On s’est inspiré du lipdub qui a été réalisé par le CHU de Montréal en 2008, qui avait le même objectif d’améliorer l’attractivité de l’hôpital pour recruter. Et ils ont reçu plus de 5 000 candidatures ! Ils ont ainsi réussi à pourvoir l’ensemble de leurs postes vacants. Et puis, on a discuté avec beaucoup de personnes qui travaillaient à Edouard Herriot et on s’est rendu compte que c’était un moyen de communication qui était adapté aux jeunes générations, qui leur parlait. Nous avons fait le choix de ne pas faire au sens strict du terme un lipdub, mais plutôt un clip. Grâce à ce clip, nous avons permis aux 119 professionnels d’être participatifs : c’est eux qui ont choisi les endroits où on allait tourner le clip, c’est eux qui ont écrit le scénario, les paroles, c’est eux qui ont chanté.
Il y a eu effectivement Montréal en 2009, mais il y avait déjà eu aussi le lipdub du CHU de Limoges en 2008. Pensez-vous que ce mode de communication va se pérenniser dans la fonction publique ?
C’est presque une question de société… A Limoges, c’était un clip réalisé sans faire appel aux personnels volontaires, ils avaient identifié 40 personnes environ sans faire appel au volontariat et leur clip n’avait pas vocation à être diffusé à l’extérieur. C’était un clip qui avait été réalisé pour clôturer une soirée destinée aux étudiants infirmiers. Ils n’ont pas fait le choix de faire appel à une société spécialisée en la matière. Nous, nous avons fait au contraire le choix de dédier un budget de 13 000 euros à ce clip, issu pour partie de notre enveloppe pour le plan de formation et la thématique de l’attractivité et de l’accueil et pour partie de la direction de la communication. En aucun cas, nous n’avons constitué le budget au détriment d’une embauche de personnel.
Avez-vous déjà des résultats depuis la diffusion du lipdub ?
Depuis l’officialisation du clip, nous avons déjà eu une dizaine de candidatures, c’est plus que ce qu’on pouvait espérer pour un premier jour. Et je pense que si les résultats sont favorables, d’autres établissements se lanceront certainement dans cette belle aventure.
Selon le syndicat Sud, « c’était mal vu de participer » au lipdub. Le clip n’a-t-il pas aussi divisé le personnel, contrairement à son objectif premier qui était de fédérer ?
Je tiens à préciser qu’il n’y a qu’un seul syndicat qui a des interrogations, des critiques par rapport au concept même de réalisation d’un clip.
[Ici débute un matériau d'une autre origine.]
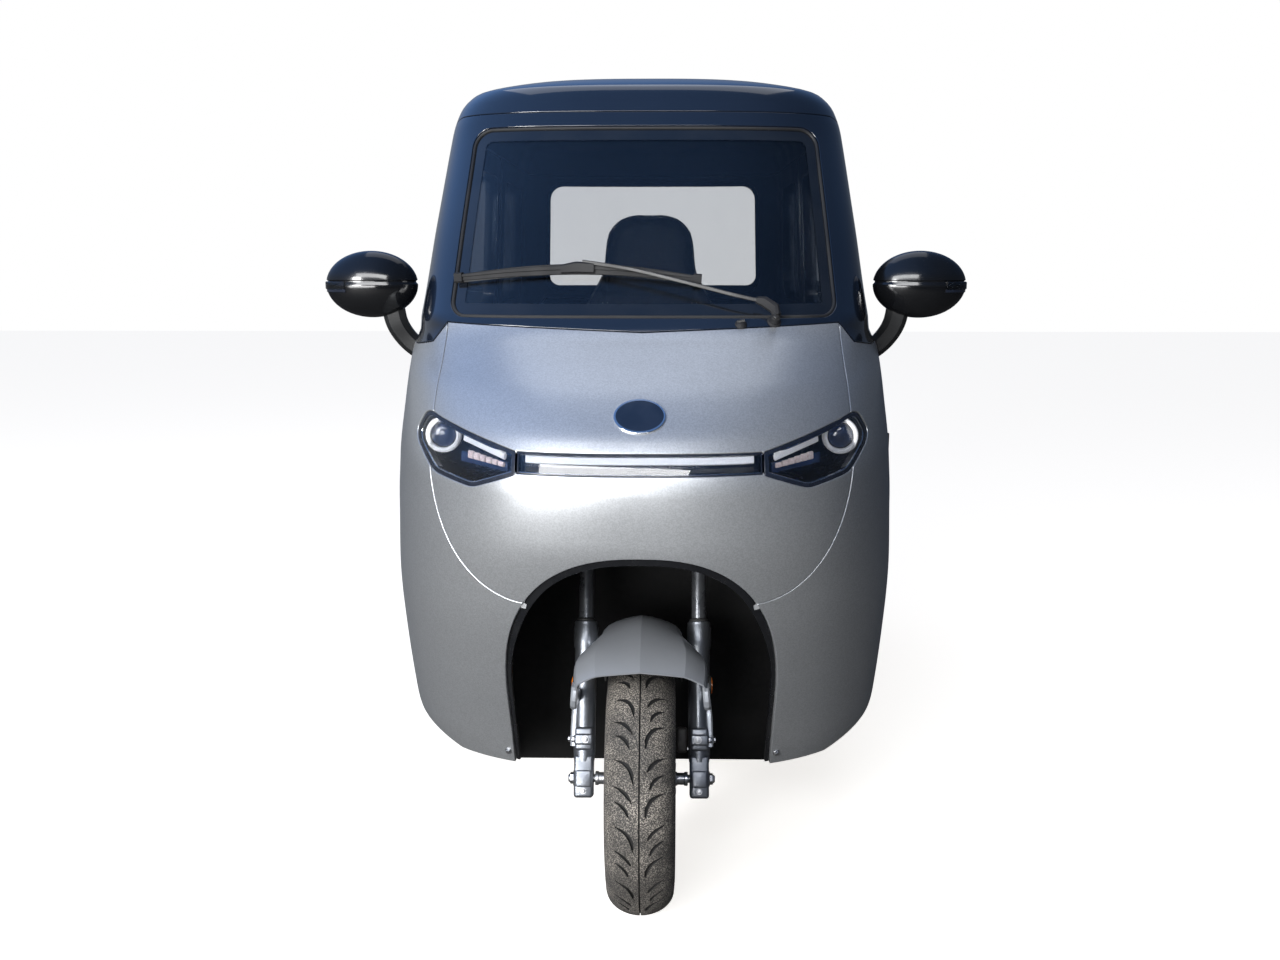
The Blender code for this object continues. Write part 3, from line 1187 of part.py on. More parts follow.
# The back's outline on its +X side, seen from the front, with its corner radii
SEAT_BACK_SIDE = (
    (0.215, cushion_top + 0.0005, 0.030),
    (0.205, 1.010, 0.080),
    (0.130, 1.140, 0.100),
    (0.110, 1.290, 0.080),
)
SEAT_BACK_SPAN = (SEAT_STATION + 0.240, SEAT_STATION + 0.325)
back_side = [(-x, z, radius) for x, z, radius in reversed(SEAT_BACK_SIDE)]
back_outline = rounded([*SEAT_BACK_SIDE, *back_side], 3)
add_object("seat_back", prism_mesh("seat_back", back_outline, "Y", *SEAT_BACK_SPAN), SEAT_COVER)

# Mirrors on curved arms from the front side panels: an ellipsoid pod cut flat behind for its glass
MIRROR_CENTRE = (0.530, 0.300, 1.121)
MIRROR_RADII = (0.091, 0.048, 0.064)
MIRROR_FACE = 0.322
MIRROR_ARM_RADIUS = 0.015
MIRROR_ARM = (
    (0.446, 0.320, 0.972),
    (0.458, 0.319, 1.010),
    (0.474, 0.314, 1.047),
    (0.503, 0.302, 1.090),
)
body_solid = add_object("body_solid", skin_mesh("body_solid", -FIT, True), None, cutters)
for side_name, sign in SIDES:
    pod_x, pod_station, pod_z = MIRROR_CENTRE
    pod_work = bmesh.new()
    bmesh.ops.create_uvsphere(pod_work, u_segments=16, v_segments=10, radius=1.0)
    pod_place = Matrix.Translation((sign * pod_x, station_y(pod_station), pod_z))
    pod_size = Matrix.Diagonal((*MIRROR_RADII, 1))
    bmesh.ops.transform(pod_work, matrix=pod_place @ pod_size, verts=pod_work.verts)
    face_at = Vector((0, station_y(MIRROR_FACE), 0))
    geometry = pod_work.verts[:] + pod_work.edges[:] + pod_work.faces[:]
    bmesh.ops.bisect_plane(pod_work, geom=geometry, plane_co=face_at, plane_no=(0, 1, 0), clear_outer=True)
    bmesh.ops.holes_fill(pod_work, edges=pod_work.edges)
    pod_mesh = mesh_from(f"pod_{side_name}", pod_work, math.radians(35))
    pod = add_object(f"pod_{side_name}", pod_mesh, BLACK_PAINT)
    arm_points = [(sign * x, station_y(station), z) for x, station, z in MIRROR_ARM]
    arm = tube(f"arm_{side_name}", arm_points, MIRROR_ARM_RADIUS, BLACK_PLASTIC)
    cut(united(f"mirror_{side_name}", [pod, arm], BLACK_PAINT), body_solid)

# Door handles
handle_stations = (HANDLE_STATION + HANDLE_SPAN[0], HANDLE_STATION + HANDLE_SPAN[1])
handle_tall = (HANDLE_Z - HANDLE_HALF, HANDLE_Z + HANDLE_HALF)
for side_name, sign in SIDES:
    span = sorted(sign * x for x in HANDLE_X)
    handle_mesh = box_mesh(f"door_handle_{side_name}", span, handle_stations, handle_tall, 0.006)
    cut(add_object(f"door_handle_{side_name}", handle_mesh, BLACK_PLASTIC), body_solid)


# Wiper, lying on the windscreen
def front_point(x, z, lift):
    """A point on the front of the skin, lifted forwards."""
    columns = range(1, 6)
    nose_at, half_at, tail_at, depth_at, power_at = (smooth_value(c, z) for c in columns)
    along = (1 - (abs(x) / half_at) ** power_at) ** (1 / power_at)
    return Vector((x, station_y(nose_at + depth_at * (1 - along) - lift), z))


WIPER_PIVOT = (0.232, 1.060)
WIPER_BLADE = (-0.334, 0.107, 1.131)
WIPER_JOINT = (-0.126, 1.134)
WIPER_RADIUS = 0.006
blade_start, blade_end, blade_z = WIPER_BLADE
blade_xs = [blade_start + (blade_end - blade_start) * step / 6 for step in range(7)]
blade_points = [front_point(x, blade_z, WIPER_RADIUS / 2) for x in blade_xs]
arm_points = [
    front_point(*WIPER_PIVOT, 2 * WIPER_RADIUS),
    front_point(0.060, 1.108, 0.020),
    front_point(*WIPER_JOINT, WIPER_RADIUS),
]
boss_points = [front_point(*WIPER_PIVOT, -0.010), front_point(*WIPER_PIVOT, 0.014)]
blade = tube("blade", blade_points, WIPER_RADIUS, BLACK_PLASTIC, sides=1)
arm = tube("wiper_arm", arm_points, WIPER_RADIUS, BLACK_PLASTIC, sides=1)
boss = tube("wiper_boss", boss_points, 1.5 * WIPER_RADIUS, BLACK_PLASTIC)
wiper = united("wiper", [blade, arm, boss], BLACK_PLASTIC)
cut(wiper, body_solid)


# Moving pieces turn about their own origins, which stand on their joints' axes
def set_origin(name, place):
    moving = bpy.data.objects[name]
    shift = Matrix.Translation(place)
    moving.data.transform(shift.inverted() @ moving.matrix_world)
    moving.matrix_world = shift


for side_name, sign in SIDES:
    hinge_foot = Vector((sign * DOOR_HINGE_X, station_y(DOOR_HINGE_STATION), DOOR_HINGE_HEIGHTS[0]))
    for label in ("door_panel", "door_glass", "door_handle"):
        set_origin(f"{label}_{side_name}", hinge_foot)
set_origin("boot_lid", Vector((0, station_y(BOOT_HINGE[0]), BOOT_HINGE[1])))
for name in ("fork_crown", "front_fender", "handlebar", "brake_caliper"):
    set_origin(name, fork_foot)
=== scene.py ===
"""Looks of the enclosed electric tricycle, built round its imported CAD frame."""

from math import atan2, copysign, cos, degrees, dist, pi, radians, sin, sqrt, tan, tau

import bmesh
import bpy
import numpy as np
from bmesh.types import BMEdge, BMFace, BMVert
from mathutils import Matrix, Vector
from mathutils.bvhtree import BVHTree
from mathutils.geometry import delaunay_2d_cdt


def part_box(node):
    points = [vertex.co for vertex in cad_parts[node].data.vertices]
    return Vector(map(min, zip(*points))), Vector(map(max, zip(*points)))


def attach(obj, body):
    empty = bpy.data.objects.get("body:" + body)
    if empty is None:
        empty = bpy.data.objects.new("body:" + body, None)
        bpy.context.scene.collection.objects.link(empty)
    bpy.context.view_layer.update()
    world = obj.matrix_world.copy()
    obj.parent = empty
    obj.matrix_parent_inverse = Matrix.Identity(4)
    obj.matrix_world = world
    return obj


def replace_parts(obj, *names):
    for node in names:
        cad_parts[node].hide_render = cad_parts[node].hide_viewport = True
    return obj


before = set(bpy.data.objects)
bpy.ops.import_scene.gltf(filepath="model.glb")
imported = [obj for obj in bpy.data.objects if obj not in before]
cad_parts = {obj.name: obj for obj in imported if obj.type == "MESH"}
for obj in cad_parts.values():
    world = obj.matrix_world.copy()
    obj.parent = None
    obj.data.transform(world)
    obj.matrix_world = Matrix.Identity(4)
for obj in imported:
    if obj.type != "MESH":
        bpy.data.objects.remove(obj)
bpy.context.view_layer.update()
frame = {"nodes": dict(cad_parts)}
nodes = frame["nodes"]


# Chassis frame. Two bent steel rails, cross tubes, a down tube and the steering head, welded and coated
# black. The tubes are swept along the centre lines of the CAD frame, with a weld bead at each joint.
def feed(tree, sockets, values):
    """Gives sockets plain values, or links from other nodes."""
    for socket, value in values.items():
        if isinstance(value, bpy.types.NodeSocket):
            tree.links.new(value, sockets[socket])
        else:
            sockets[socket].default_value = value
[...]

Mais je ne peux pas partager ce niveau d’analyse car justement le clip a la volonté de recruter sur les postes vacants que nous avons sur la filière soignante. C’est donc un objectif louable. Après, on n'a forcé personne à participer au clip, les 119 professionnels qui l’ont fait ont tous été enchantés par cette aventure, certains parlant même de véritable rayon de soleil lorsqu’ils venaient aux différents ateliers. Maintenant, quelque soit l’action que l’on mène, il y aura toujours des personnes qui critiqueront.
Donc vous n’avez pas de doute quant à l’effet positif d’une telle démarche ?
Non je n’en ai aucun, après je n’ai aucun doute non plus sur le fait qu’on sera critiqué. On ne cherche pas à faire l’unanimité de toute façon, on cherche juste à faire savoir que l’on recrute, puisque c’est une réalité : on recrute des infirmiers et des infirmiers spécialisés.